It didn’t seem possible this time last year but, yes, $2020 gold is no longer a “pie in the sky” number. The adage “good as gold” actually means something again. Gold is currently the strongest commodity on the board with the exception of palladium. That gold is rallying in the face of a surging dollar is even more impressive.
The world’s largest hedge fund (run by Ray Dalio) is forecasting $2,000 gold. They cite “…increased income inequality in the U.S. and rising tensions with China and Iran as uncertainties that will prompt more safe-haven buying.” Other respected analysts have started to climb on the gold bandwagon as well.
Last Tuesday’s futures settlement at $1,603 per ounce was the highest since April 2013. On Wednesday, gold made a new swing high, eclipsing the $1,613.30 it logged in early January trading. The rally caps are back on.
Data Source: Reuters/DataStream
Gold’s break over new highs means it’s within shouting distance of our next upside objective of $1,650 per ounce. That’s good news for holders of the June 2020 $1,550 / $1,650 bull call spreads we suggested purchasing for $1,500 or less back in October. These spreads settled last Wednesday at $5,140. A new high also means it’s time to set a new target. We are adding a new $1,950 per ounce objective to our existing $1,650 and $1,775 targets. While $2,000 (or $2,020) gold is not in our sights yet, it is awfully close.

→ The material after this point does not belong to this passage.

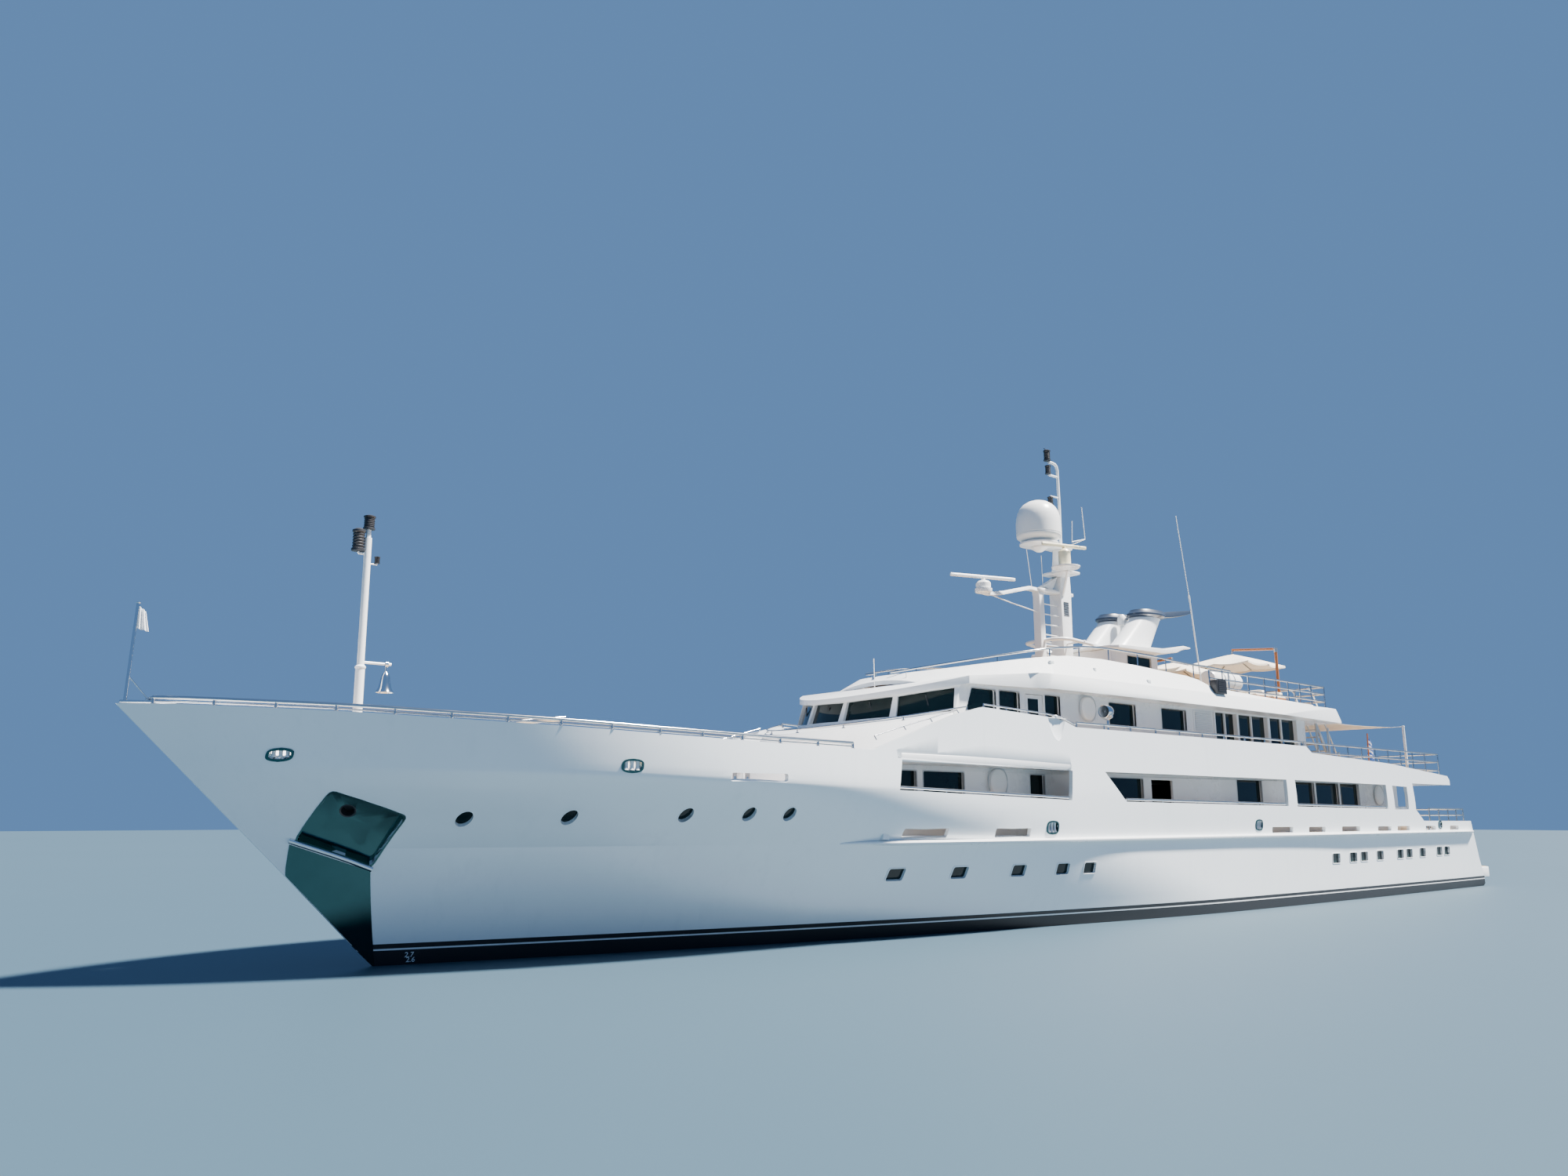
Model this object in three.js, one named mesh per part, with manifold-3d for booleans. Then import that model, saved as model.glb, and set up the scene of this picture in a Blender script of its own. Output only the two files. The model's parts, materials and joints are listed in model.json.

Five Fundamental Factors Power the Bull Market in Gold
- Gold is acting like money again. Central banks and other large investors are using gold as a hedge against currency holdings, all of which – with the noted exception of the US dollar – are suffering artificially low, and even negative interest rates.
- Central banks are buying a lot of gold for the reasons listed in item 1.
Source: World Gold Council
- Low and negative interest rates not only make the opportunity cost of holding gold minimal, they actively contribute to weaker currencies. This accounts for much of the yellow metal’s upward momentum.
- Gold has a history of being a hedge against global chaos. Trade tensions between the US and China (and perhaps even Europe) combined with what is shaping up to be the most divisive American election since the Vietnam War could lead to geopolitical mistakes that could knock the legs off the global economy.
- Demand from low-priced ETFs is soaring. According to the World Gold Council (WGC) the assets under management (AUM) of low-priced global gold ETFs are just 2% short of the all-time highs made in 2012 when gold traded as high as $1,798 per ounce.